Parecía condenado al éxito, pero se bajó. Tenía todo: concepto, carisma, ambigüedad y misterio, una poética sugerente y una voz frágil, de castrati. Pudo ser una estrella pop cebada por esnobs, en la senda de un Miguel Bosé, pero después de un furibundo éxito radial de mediados de los ‘80 eligió un atajo artístico libertario, híbrido, cautivante en su diversidad. Nació en Barcelona, se crió en París, anduvo por Quebec y La Habana, vivió seis años en Rusia pero, al fin, era un hombre de ningún lugar. En todo caso, habitaba la poesía, la palabra, la metáfora. En 1999 publicó un disco estupendo en el que musicalizó poemas de Federico García Lorca. Lo tituló Castelar 704, por el hotel y la habitación que el granadino ocupó durante su estadía porteña en Avenida de Mayo. El álbum tiene –no podía ser de otra manera– un barniz flamenco de punta a punta, con guitarras andaluzas como las de Tomatito y Paquete, más el aporte del toque peruano de Lucho González.

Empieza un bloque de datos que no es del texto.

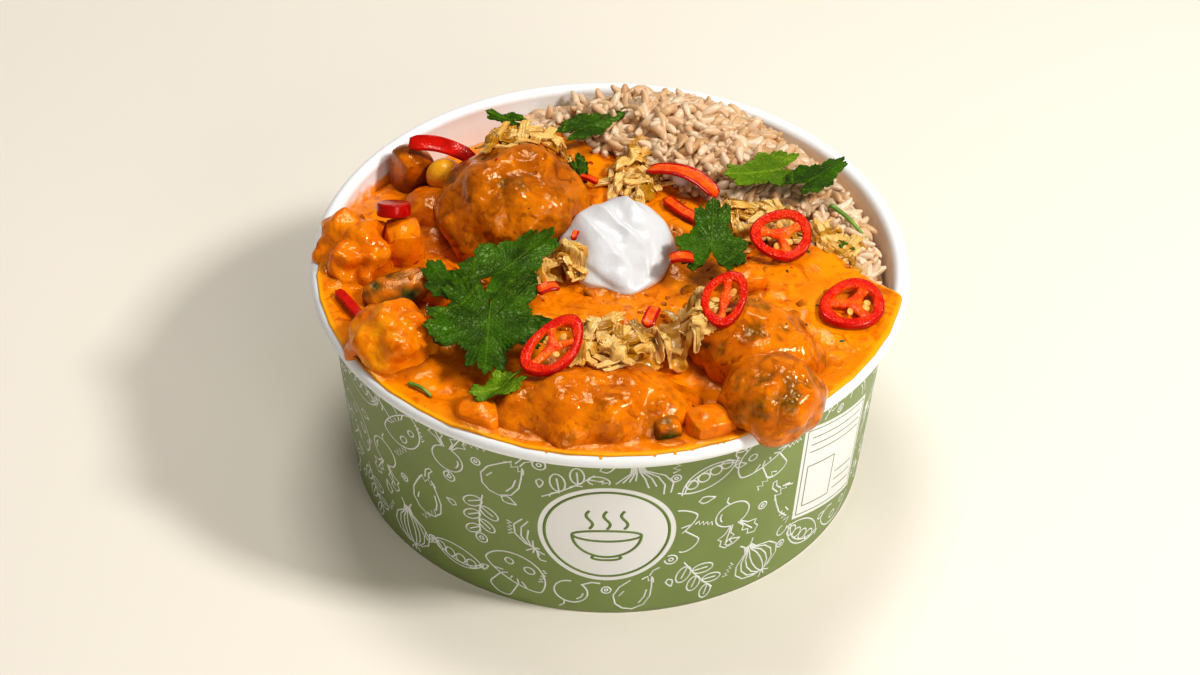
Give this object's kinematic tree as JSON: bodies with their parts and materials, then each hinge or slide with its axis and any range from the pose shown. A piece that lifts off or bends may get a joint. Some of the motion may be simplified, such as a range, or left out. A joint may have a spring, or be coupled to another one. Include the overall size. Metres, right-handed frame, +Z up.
{
  "type": "takeaway bowl of curry",
  "caption": "Round printed paper takeaway bowl filled with orange kofta and vegetable curry and brown rice, topped with yoghurt, sliced chilli, soft onion and coriander.",
  "frame": {"origin": "bottom centre of the bowl, on the surface it stands on", "axes": "+Z up along the bowl's axis, -Y towards the side shown at the front, +X to the right"},
  "size_m": [0.15, 0.15, 0.0794],
  "materials": {
    "white_paper": "satin white lining, printed outside",
    "curry_sauce": "glossy thick sauce",
    "brown_rice": "moist cooked grains",
    "sauced_kofta": "glossy sauce over browned pieces",
    "sauced_vegetable": "glossy sauce coat",
    "browned_wedge": "glossy, browned",
    "chickpea": "glossy, wet",
    "squash": "glossy, wet",
    "green_skin": "glossy skin",
    "yoghurt": "smooth, moist",
    "golden_onion": "soft, translucent, moist",
    "red_chilli": "glossy skin",
    "red_pepper": "glossy skin",
    "coriander_leaf": "fresh leaf, faint sheen",
    "coriander_stalk": "fresh stalk"
  },
  "bodies": {
    "root": {"aubergine_skin": "green_skin", "aubergine_wedge": "browned_wedge", "bowl_floor": "white_paper", "bowl_wall": "white_paper", "cauliflower_front": "sauced_vegetable", "cauliflower_left": "sauced_vegetable", "chickpea": "chickpea", "chilli_bit_front": "red_chilli", "chilli_bit_left": "red_chilli", "chilli_bit_middle": "red_chilli", "chilli_bit_rice": "red_chilli", "chilli_bit_yoghurt": "red_chilli", "chilli_ring_centre": "red_chilli", "chilli_ring_edge": "red_chilli", "chilli_ring_left": "red_chilli", "chilli_ring_right": "red_chilli", "chilli_slice_back": "red_chilli", "chilli_slice_front": "red_chilli", "chilli_slice_left": "red_chilli", "courgette_slice": "green_skin", "kofta_back": "sauced_kofta", "kofta_end": "sauced_kofta", "kofta_front": "sauced_kofta", "kofta_right": "sauced_kofta", "leaf_back": "coriander_leaf", "leaf_back_left": "coriander_leaf", "leaf_back_low": "coriander_leaf", "leaf_big": "coriander_leaf", "leaf_bit_right": "coriander_leaf", "leaf_centre": "coriander_leaf", "leaf_dark": "coriander_leaf", "leaf_right": "coriander_leaf", "leaf_right_outer": "coriander_leaf", "leaf_small": "coriander_leaf", "leaf_upper": "coriander_leaf", "onion_back": "golden_onion", "onion_centre": "golden_onion", "onion_edge": "golden_onion", "onion_front": "golden_onion", "onion_middle": "golden_onion", "onion_rice": "golden_onion", "onion_right": "golden_onion", "pepper_strip_back": "red_pepper", "pepper_strip_left": "red_pepper", "potato_cube": "sauced_vegetable", "rice": "brown_rice", "sauce": "curry_sauce", "squash_cube_centre": "squash", "squash_cube_front": "squash", "squash_cube_left": "squash", "squash_drop": "squash", "stalk_front": "coriander_stalk", "stalk_right": "coriander_stalk", "vegetable_back": "sauced_vegetable", "vegetable_left": "sauced_vegetable", "yoghurt": "yoghurt", "yoghurt_splash": "yoghurt"}
  },
  "joints": []
}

A González lo conoció por vía de Mercedes Sosa. Luego de irrumpir en la escena porteña con el inapelable pasaporte del disco 500 años, que traía temas extraordinarios como “Madrid Madrid”, “Mon amour”, “Entre Lyon y Barcelona”, “Yo le decía”, muchos se interesaron por esa obra indescifrable que no encajaba con nada, ni siquieron con un idioma. El periodista Ricardo Salton contactó a la tucumana con el catalán –dos almas gemelas, errantes, fatalmente cosmopolitas– y fue así como Mercedes Sosa grabó “Mon amour” a dúo con Nilda Fernández, mitad en francés y mitad en castellano, con arreglos orquestales de Carlos Franzetti. El tema abrió el disco Gestos de amor, de 1994, y escucharlo hoy ratifica una belleza insondable en su conjunción de letra, música e interpretación: “No te condenes a perpetuidad/ la cuerda existe y no te ahogará/ mon amour, mon amour/ Te amo y te espero/ Es algo muy ligero/ La pluma en el tintero/ Mon amour...”. 

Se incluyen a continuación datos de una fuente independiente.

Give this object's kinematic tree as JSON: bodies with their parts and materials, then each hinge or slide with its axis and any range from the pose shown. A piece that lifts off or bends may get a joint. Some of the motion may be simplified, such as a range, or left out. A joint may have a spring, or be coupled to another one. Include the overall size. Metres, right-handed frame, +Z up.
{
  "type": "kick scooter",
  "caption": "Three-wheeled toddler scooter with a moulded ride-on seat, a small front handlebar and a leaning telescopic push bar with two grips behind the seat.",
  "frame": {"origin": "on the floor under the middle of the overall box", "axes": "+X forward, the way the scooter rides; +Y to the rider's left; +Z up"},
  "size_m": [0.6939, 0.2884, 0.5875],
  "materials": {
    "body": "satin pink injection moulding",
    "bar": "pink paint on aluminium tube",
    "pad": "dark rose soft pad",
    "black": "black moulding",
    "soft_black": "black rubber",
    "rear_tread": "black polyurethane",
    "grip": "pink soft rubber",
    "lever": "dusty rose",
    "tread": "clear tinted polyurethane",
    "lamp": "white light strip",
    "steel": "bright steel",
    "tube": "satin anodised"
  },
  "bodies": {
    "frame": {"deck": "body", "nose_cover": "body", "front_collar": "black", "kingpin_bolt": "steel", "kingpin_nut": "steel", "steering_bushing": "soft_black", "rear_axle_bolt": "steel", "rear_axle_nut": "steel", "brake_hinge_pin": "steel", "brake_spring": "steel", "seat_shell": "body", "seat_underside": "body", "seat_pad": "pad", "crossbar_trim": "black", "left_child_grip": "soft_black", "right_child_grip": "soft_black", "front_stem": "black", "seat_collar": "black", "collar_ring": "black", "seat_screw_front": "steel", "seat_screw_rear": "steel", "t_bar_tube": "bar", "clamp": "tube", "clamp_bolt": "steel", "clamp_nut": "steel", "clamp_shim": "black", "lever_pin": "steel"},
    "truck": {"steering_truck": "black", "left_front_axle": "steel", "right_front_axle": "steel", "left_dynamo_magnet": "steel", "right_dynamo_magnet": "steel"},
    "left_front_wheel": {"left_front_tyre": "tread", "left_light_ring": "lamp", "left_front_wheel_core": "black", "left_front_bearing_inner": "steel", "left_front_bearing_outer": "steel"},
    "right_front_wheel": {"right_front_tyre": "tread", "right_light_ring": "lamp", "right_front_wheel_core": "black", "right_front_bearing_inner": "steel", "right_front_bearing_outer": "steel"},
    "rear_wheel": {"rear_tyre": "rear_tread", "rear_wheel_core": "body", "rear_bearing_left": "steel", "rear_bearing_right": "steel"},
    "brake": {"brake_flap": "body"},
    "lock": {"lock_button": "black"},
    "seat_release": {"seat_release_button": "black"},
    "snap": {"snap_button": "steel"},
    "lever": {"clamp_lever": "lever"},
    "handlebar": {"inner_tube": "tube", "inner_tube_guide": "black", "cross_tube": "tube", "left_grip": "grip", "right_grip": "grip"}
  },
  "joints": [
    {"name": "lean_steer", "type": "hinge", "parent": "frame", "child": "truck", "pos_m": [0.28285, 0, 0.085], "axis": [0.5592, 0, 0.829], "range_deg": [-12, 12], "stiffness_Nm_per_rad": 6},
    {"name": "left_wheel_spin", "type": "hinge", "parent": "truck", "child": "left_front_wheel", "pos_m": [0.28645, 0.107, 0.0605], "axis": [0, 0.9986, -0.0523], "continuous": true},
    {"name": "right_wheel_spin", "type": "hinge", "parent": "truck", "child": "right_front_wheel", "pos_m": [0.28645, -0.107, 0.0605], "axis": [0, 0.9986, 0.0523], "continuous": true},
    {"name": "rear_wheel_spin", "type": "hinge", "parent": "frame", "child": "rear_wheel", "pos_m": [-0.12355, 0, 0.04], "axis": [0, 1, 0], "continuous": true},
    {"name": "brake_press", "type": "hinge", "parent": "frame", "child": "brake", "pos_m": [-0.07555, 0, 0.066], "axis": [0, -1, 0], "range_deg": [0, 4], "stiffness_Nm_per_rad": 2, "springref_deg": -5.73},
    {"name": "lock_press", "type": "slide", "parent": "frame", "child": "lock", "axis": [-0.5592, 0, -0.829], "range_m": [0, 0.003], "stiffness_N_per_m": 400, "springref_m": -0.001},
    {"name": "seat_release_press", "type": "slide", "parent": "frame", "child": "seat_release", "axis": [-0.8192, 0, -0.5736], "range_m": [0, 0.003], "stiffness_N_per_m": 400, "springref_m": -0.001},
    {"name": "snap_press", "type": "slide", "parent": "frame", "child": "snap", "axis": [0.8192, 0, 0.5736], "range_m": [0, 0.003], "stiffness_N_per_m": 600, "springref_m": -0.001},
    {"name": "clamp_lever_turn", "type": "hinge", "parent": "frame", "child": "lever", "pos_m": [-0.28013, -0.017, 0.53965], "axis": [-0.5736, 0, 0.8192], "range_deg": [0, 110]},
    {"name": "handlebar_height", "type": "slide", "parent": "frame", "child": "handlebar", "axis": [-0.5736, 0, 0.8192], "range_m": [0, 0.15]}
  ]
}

 Buenos Aires caía a sus pies, pero volvió a elegir vagar por ahí. El nomadismo fue, al fin, pura juglaría. Fue a parar a Quebec, Canadá. Como ocurrió con cada uno de los lugares que amó, se dejó abducir por las costumbres locales: llegó a vivir en una aldea con indios nativos de Quebec. Allí empezó a idear una novela en francés, que pudo publicar, y a planificar una incursión neoyorquina para grabar un álbum junto al pianista de jazz latino Michel Camilo, que llamó Innu Nikamu. En dialecto de los indios del norte de Quebec ‘Innu Nikamu’ significa “hombre que canta”. “Me interesa indagar diferentes culturas.  Cualquier ser humano en este planeta es un emigrante o, por lo menos, descendiente de alguna trashumancia”, decía.  El disco canadiense lo presentó yendo de pueblo en pueblo, a bordo de un carromato tirado por caballos. Quedó marcado por esa cultura originaria. “Había una mujer que a la noche contaba cuentos tradicionales. Fue como una revelación para mí. Ahí no existe la hostilidad, aunque también hay un costado muy triste, que es el alcoholismo”.

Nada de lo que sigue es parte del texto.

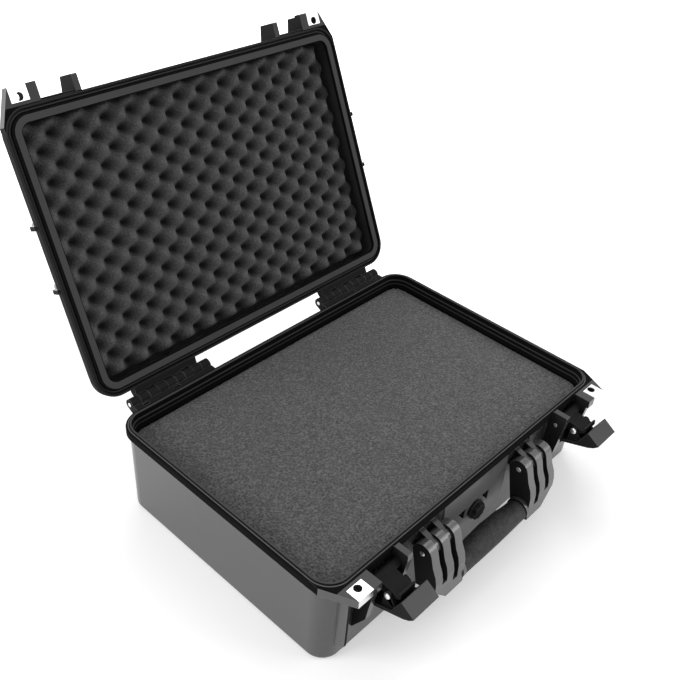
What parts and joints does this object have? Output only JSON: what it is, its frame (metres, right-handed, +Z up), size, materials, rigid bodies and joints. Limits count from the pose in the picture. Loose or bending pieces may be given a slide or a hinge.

El temperamento inasible y peregrino lo fue alejando del público porteño. Venía esporádicamente, pero nunca más alcanzó el impacto de los ‘90.  En aquel momento, más allá de haber sido señalado por el dedo de oro de Mercedes Sosa, tocó una fibra oportuna que contrastó con la manteca al techo de los años menemistas. Mientras con mentalidad algo provinciana –esas ansias de “pertenecer al Primer Mundo”– cierto público se embelesaba con los mega shows de Michael Jackson o Madonna, un hombrecito munido apenas de una guitarra, un micrófono y una veintena de canciones sensibles y sinceras –en las antípodas del trovador solemne y equidistante entre el afectado performer de pop español y un arlequín medieval–  emocionaba como nadie. 

En uno de sus demorados regresos a Buenos Aires contó que había estado viviendo casi seis años en Rusia. “Hice pie en Moscú, y de ahí recorrí ese país gigante. Formé dúo con un cantante ruso muy famoso, Boris Moisseev. Nos fue muy bien no solo en Rusia, también en Ucrania, en los países bálticos y en Israel, donde emigraron muchos rusos. Del mismo modo estuve tocando con un pianista cubano llamado Aldo López Gavilán. Fue y vine de La Habana, en un remedo de los vínculos antiguos entre Cuba y la Unión Soviética”.

Dejó varios textos inconclusos: una autobiografía que empezó mil veces y mil veces tiró a la basura, una novela y un libro que había titulado provisoriamente Buenos Aires y otros cuentos y que fue escribiendo a los tumbos, decía, en los bares de Palermo y San Telmo.  Su combustible era el inconformismo. Se podía advertir en su mirada una tristeza irreparable. Dejó una obra hermosa oculta bajo la alfombra de la difusión masiva. El lo buscó así. Excepto la muerte -esa costumbre que suele tener la gente-, todo ocurrió como él quiso que ocurriera. Su historia –fantástica, sinuosa, definitivamente breve– tiene el pudoroso tono poético de la mejor de sus canciones.